La Segunda Guerra y las bombas atómicas lanzadas sobre Japón ensombrecieron esa luz nueva y deslumbrante. Por primera vez los científicos empezaron a autocuestionarse, y muchos se pronunciaron contra el desarrollo de la bomba de hidrógeno.
Pero el progreso científico tuvo su propio ímpetu, como la gente no tardó en advertir, y superó el control de los políticos y las urnas electorales. No hay avance científico, por benéfico que sea, que no tenga su lado oscuro. Los antibióticos salvaron millones de vidas, pero crearon las resistentes cadenas bacterianas que hoy colonizan nuestros hospitales. La computación transformó la comunicación en todo el planeta, pero nunca como ahora hubo tantas oportunidades para la vigilancia totalitaria. Por sobre todas las cosas, como señala Rees, la ciencia desafía la idea que tenemos de nosotros mismos como seres humanos. Nuestros primeros ancestros hominoides aparecieron hace 4 millones de años, y hace más o menos 60 mil años que los humanos modernos reemplazaron a los Neandertaleses. Pero en este siglo, los “cambios que sufrirán los cuerpos y cerebros humanos no estarán sujetos al ritmo de la selección darwiniana”. Una combinación de implantes cerebrales y drogas podría multiplicar nuestro poder intelectual o permitirnos aprender incorporando los datos directamente en el cerebro; aunque ese doctorado instantáneo también puede tener sus imprevistos: “Disculpe, le hemos dado Origami avanzado en vez de El teatro de Tom Stoppard. ¿Son tan difíciles de distinguir?”.

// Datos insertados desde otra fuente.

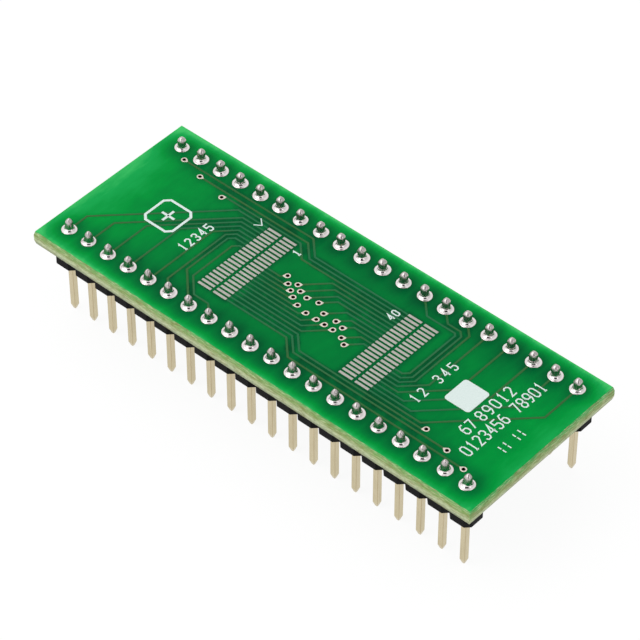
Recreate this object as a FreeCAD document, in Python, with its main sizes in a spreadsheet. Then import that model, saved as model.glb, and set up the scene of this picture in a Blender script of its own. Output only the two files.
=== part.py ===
import FreeCAD, Part
import math
import os
import Sketcher

# A surface mount to dual in line socket adapter, in millimetres.
# X runs along the rows of pins, Y across them, Z up; the origin lies under the
# middle of the board, level with the tips of the pins.

document = FreeCAD.newDocument("socket_adapter")
sheet = document.addObject("Spreadsheet::Sheet", "sizes")

sizes = {
    # pins and the two rows that they stand in
    "pinPitch": 2.54,
    "rowSpacing": 15.24,
    "pinSide": 0.58,
    "tailLength": 6.2,
    "tipLength": 0.5,
    "tipSide": 0.28,
    "postHeight": 1.35,
    "crownLength": 0.45,
    "crownSide": 0.3,
    # breakaway strips of eight-sided cells
    "stripHeight": 2.4,
    "stripWidth": 2.5,
    "cellNotch": 0.49,
    # board with a V-shaped score along every edge
    "endMargin": 2.32,
    "sideMargin": 2.43,
    "boardThickness": 1.57,
    "scoreDepth": 0.45,
    "scoreInset": 0.12,
    "drillRadius": 0.48,
    # copper on both faces
    "copperThickness": 0.035,
    "trackWidth": 0.2,
    "routeGrid": 0.25,
    "cornerCut": 0.5,
    "edgeLane": 1.12,
    "fanMargin": 0.15,
    # the two arrays of lands for the leads of the chip
    "arrayDistance": 8.6,
    "landPitch": 0.5,
    "landLength": 1.6,
    "landWidth": 0.28,
    "landGap": 0.3,
    "landThickness": 0.05,
    # plated holes that join the two faces
    "viaRadius": 0.18,
    "viaWall": 0.045,
    # solder cones round the posts
    "solderRadius": 0.76,
    "shoulderRadius": 0.53,
    "shoulderHeight": 0.25,
    "neckRadius": 0.445,
    "solderHeight": 0.8,
}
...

El panorama es horrible, aunque sospecho que pueden salvarnos nuestra propia obstinación y perversidad, dos cualidades que la ciencia pocas veces advierte. La ciencia da por sentado que somos criaturas ampliamente racionales, regidas por un calculado interés propio, tanto a nivel grupal como personal. Pero eso no es verdad, como lo ilustran millones de novelas, historias de vida y testimonios judiciales. El peligro es que entendamos inconscientemente que nuestra única esperanza de libertad, y nuestra única posibilidad de encerrar otra vez al demonio de la ciencia en su botella, reside en nuestra propia psicopatología.